Context: a SaaS project management platform was facing a monthly churn rate of 15%. Although they used a predictive model to identify at-risk users, the model’s accuracy was limited, resulting in ineffective actions.
Actions taken:
- Review of the existing model:
- The data team evaluated the variables used in the model and discovered that metrics such as login frequency and average time on the platform were missing.
- Implementation of an improved model:
- New variables were incorporated and a more advanced algorithm (XGBoost) was used, increasing the model’s ability to identify complex patterns.
- Continuous monitoring and adjustment:
- The team implemented an iterative cycle to review and optimize the model every three months, incorporating new data and adjusting parameters as needed.
Results:
- Impact on accuracy: model accuracy increased from 70% to 88%.
- Churn reduction: proactive actions based on the new model reduced the monthly churn rate to 10% in six months.
- Operational efficiency: the support team was able to focus its efforts on the users most likely to abandon, maximizing the impact of the interventions.
Case 2: user experience optimization with internal feedback.
Context: A social media management SaaS company was facing recurring complaints about the complexity of its interface. However, analytics dashboards did not highlight metrics related to user feedback.
Actions taken:
- Gathered internal feedback:
- Meetings were held with the support and marketing teams, who noted that user interactions with core functionality were inconsistent.
- Incorporation of qualitative metrics:
- The data team began analyzing feedback from surveys and support tickets to identify recurring user experience issues.
- Redesigned dashboards:
- Added a usage heatmap showing the areas of the interface where users spent the most time or abandoned.
Results:
- Experience improvements: interface redesign, based on feedback insights, resulted in a 20% increase in average user engagement.
- Reduced complaints: usability-related support requests decreased by 25% in three months.
- Improved collaboration: product and support teams worked together to prioritize improvements based on concrete data.
Case 3: Real-time monitoring to prevent retention issues
Context: An online learning platform noticed a gradual drop in engagement, but did not have a real-time system to identify when and where problems were occurring.
Actions taken:
- Implementation of real-time monitoring:
- Mixpanel was used to set up dashboards that monitored daily engagement, frequency of use and dropouts in specific modules.
- Configuration of automatic alerts:
- Critical thresholds were set for engagement (a 10% decline in a week) and alerts were set up in Slack to notify the team immediately.
- Quick analysis and adjustments:
- An alert indicated that a newly released module had a very low completion rate. The team reviewed the content and discovered that users found certain instructions confusing, leading to an immediate update.
Results:
- Engagement regained: the completion rate of the problematic module increased from 50% to 85% after adjustments.

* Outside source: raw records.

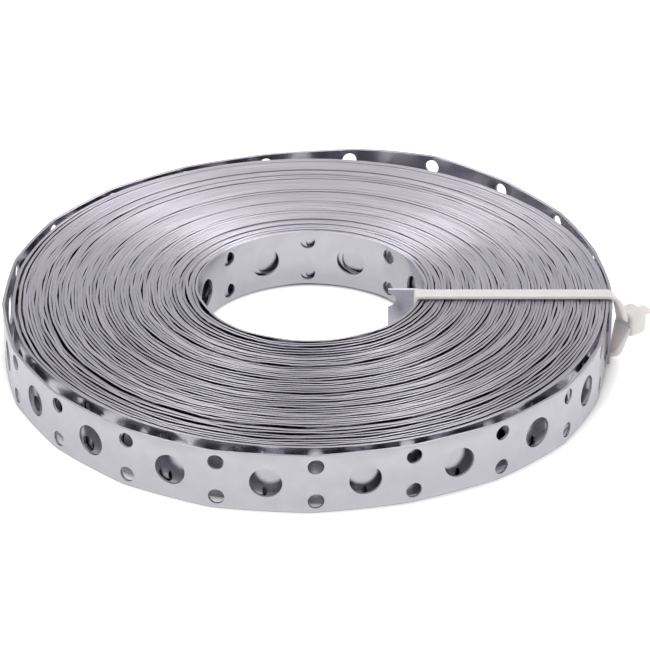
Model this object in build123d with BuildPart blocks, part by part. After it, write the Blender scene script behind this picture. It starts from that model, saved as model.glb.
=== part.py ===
# A roll of perforated steel mounting strap, wound flat on itself and held by one nylon cable tie.
# Millimetres. +Z is up, the roll's bore runs along Z, and the tie crosses the roll at its +X side.
# The origin is on the bore's axis, at the level of the surface that the roll lies on.
import os
from math import ceil, cos, radians, sin, sqrt

from build123d import *

os.makedirs("parts", exist_ok=True)

# The strap, as it is before it is wound: big holes on the middle line, and a pair between each two
strap_width = 20.0
strap_thickness = 0.8
big_hole_diameter = 10.0
small_hole_diameter = 5.0
small_hole_spacing = 12.0
pattern_pitch = 30.0

# The winding: its body is pressed a little off the bore's axis
bore_diameter = 72.7
wound_diameter = 194.0
wound_shift_x = -0.8
wound_shift_y = -2.6
turn_pitch = 1.03
turns_per_ridge = 9
ridge_depth = 1.0

# The loose last turn: angles along it from its free end, and how far its outer face stands out
# of the wound radius there
outer_turn = [
    (-10, 1.3),
    (0, 0.6),
    (10, 0.2),
    (23, 1.6),
    (38, 2.6),
    (50, 4.0),
    (62, 6.4),
    (74, 6.3),
    (88, 1.9),
    (104, -0.3),
    (120, -0.4),
    (140, 0.8),
    (160, 2.1),
    (182, 2.6),
    (206, 5.3),
    (228, 7.4),
    (252, 8.9),
    (270, 8.0),
    (290, 6.5),
    (312, 6.4),
    (326, 4.8),
    (338, 2.2),
    (349, 0.2),
    (364, -1.0),
]
outer_end_to_pair = 11.7
tight_run = 20.0

# The first turn's end, bent inwards across the bore and sheared through a pair of holes
tab_angle = -6.3
tab_length = 11.3

# The cable tie
tie_width = 4.8
tie_thickness = 1.2
tie_clearance = 0.15
tie_y = -7.9
tie_tight_bend_radius = 0.9
tie_slack_bend_radius = 2.4
tie_corner_room = 1.6
tie_head_gap = 4.9
tie_head_depth = 6.0
tie_head_width = 8.0
tie_head_height = 7.7
tie_head_lift = 6.9
tie_head_rounding = 0.9
tie_slot_lift = 12.9
tie_slot_clearance = 0.35
tie_root_lift = 8.3
tie_bend_room = 2.6
tie_pawl_length = 1.6
tie_tail_length = 3.0

# Heights: the tie runs under the roll, and the roll lies on it
roll_bottom = tie_thickness + tie_clearance
roll_top = roll_bottom + strap_width
roll_middle = roll_bottom + strap_width / 2
bore_radius = bore_diameter / 2
wound_radius = wound_diameter / 2


def point_at(angle, radius):
    """A point of the plan, from its angle about the bore's axis and its distance from it."""
    return (radius * cos(radians(angle)), radius * sin(radians(angle)))


def ridged_profile():
    """The winding's section: the turns stand out in ridges on both ends, a few turns to a ridge."""
    ridge_width = turns_per_ridge * turn_pitch
    slopes = ceil((wound_radius - bore_radius) / ridge_width + 1 / 2) * 2
    radii = [wound_radius - i / 2 * ridge_width for i in range(slopes + 1)]
    depths = [ridge_depth * (i % 2) for i in range(slopes + 1)]
    top = [(r, roll_top - d) for r, d in zip(radii, depths)]
    bottom = [(r, roll_bottom + d) for r, d in zip(radii, depths)]
    return top + bottom[::-1]


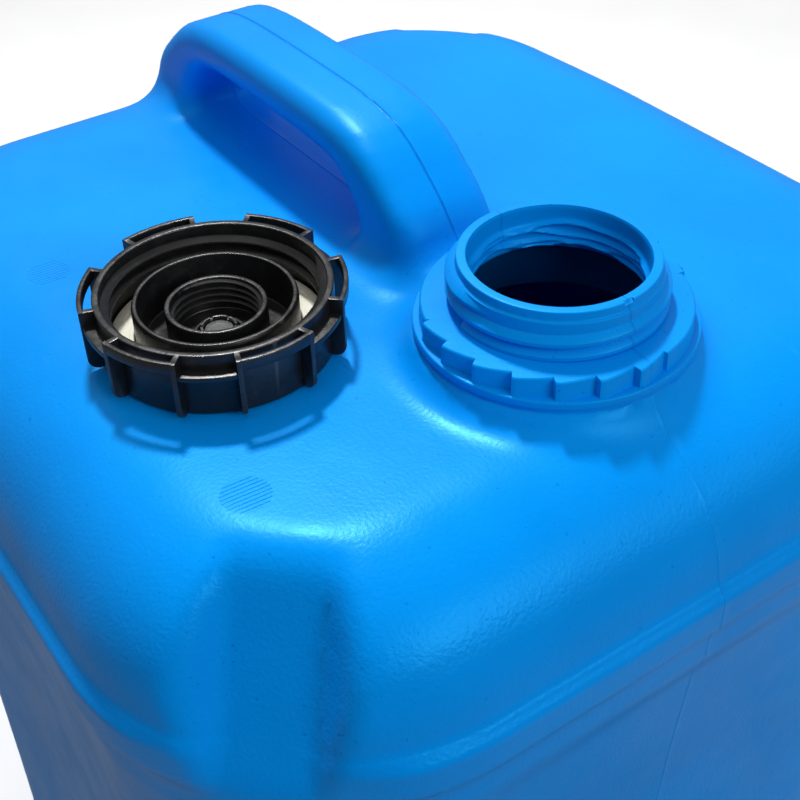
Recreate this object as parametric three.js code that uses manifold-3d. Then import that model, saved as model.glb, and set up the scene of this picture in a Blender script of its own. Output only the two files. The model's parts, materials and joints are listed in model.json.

- Churn prevention: by addressing issues before they affected numerous users, the platform kept its retention rate stable.
- Real-time optimization: continuous monitoring made it possible to identify and resolve problems in less than 48 hours.
Conclusion and next steps
Continuous assessment in SaaS for data analytics is more than an operational practice: it is a pillar for achieving agility, efficiency, and competitiveness. This approach enables teams to adapt to changing market needs, optimize processes and maximize the impact of data on business decisions. Under this heading, we recap the fundamental steps in a continuous improvement process, highlight its tangible benefits, offer recommendations for implementing it, and point out additional resources for refining data analytics in SaaS.
Summary of steps in continuous assessment in SaaS.
- Set clear objectives: define specific questions to guide the focus of the analysis and align it with strategic objectives.
- Monitor key metrics: implement tools that enable real-time tracking to detect anomalies and assess trends.
- Gather internal feedback: involve operational and strategic teams to ensure that the insights generated are relevant and actionable.
- Iterate on processes and tools: use a structured cycle of evaluation, adjustment, and implementation to ensure continuous improvement.
- Document and standardize: record lessons learned and best practices to scale results throughout the organization.
Tangible benefits of a continuous improvement process
- Improvement of critical business metrics: continuous evaluation in SaaS directly impacts areas such as retention, engagement and conversion, strengthening the company’s position in the market.
Impact:
- More accurate predictive modeling reduces churn.
- Optimized dashboards improve the effectiveness of marketing campaigns.
Increased operational efficiency: automation and optimization tools allow teams to focus on strategic tasks, saving time and resources. According to McKinsey, “companies that implement continuous improvement processes in their analytics systems are 20% more efficient in decision-making.”
- Adaptability to market changes: an iterative approach ensures that data analysis is always aligned with changing customer needs and market trends.
Recommendations for implementing a continuous assessment strategy in SaaS
- Start small and scale progressively: select a critical metric, such as retention, and build an iterative process around it before expanding to other areas of the business.
Invest in training and tools: Make sure teams have access to advanced tools such as Looker, Tableau or Amplitude, and offer training to maximize their use.
- Foster a culture of continuous improvement: establish regular review and iteration cycles, and reward efforts to optimize processes and results.
- Integrate feedback at all stages: create channels to collect and act on internal and customer feedback, ensuring that improvements reflect real needs.
Recommended reading:
Books:
- Storytelling with Data by Cole Nussbaumer Knaflic.
- Data-Driven by Hilary Mason and DJ Patil.
- Competing on Analytics by Thomas H. Davenport.
Blog articles:
- Fundamentals of Data Analysis in SaaS
- Structuring a data analytics process in SaaS
- Qualitative and quantitative analysis in SaaS
Final conclusion
A continuous assessment process in SaaS is the bridge between data generation and strategic decision-making. Implementing the steps we have described, leveraging the tangible benefits and drawing on the right resources, helps companies build an agile and sustainable analytics capability. If we want to improve our current performance, and ensure that our company is prepared to meet future challenges, the answer lies within these pages.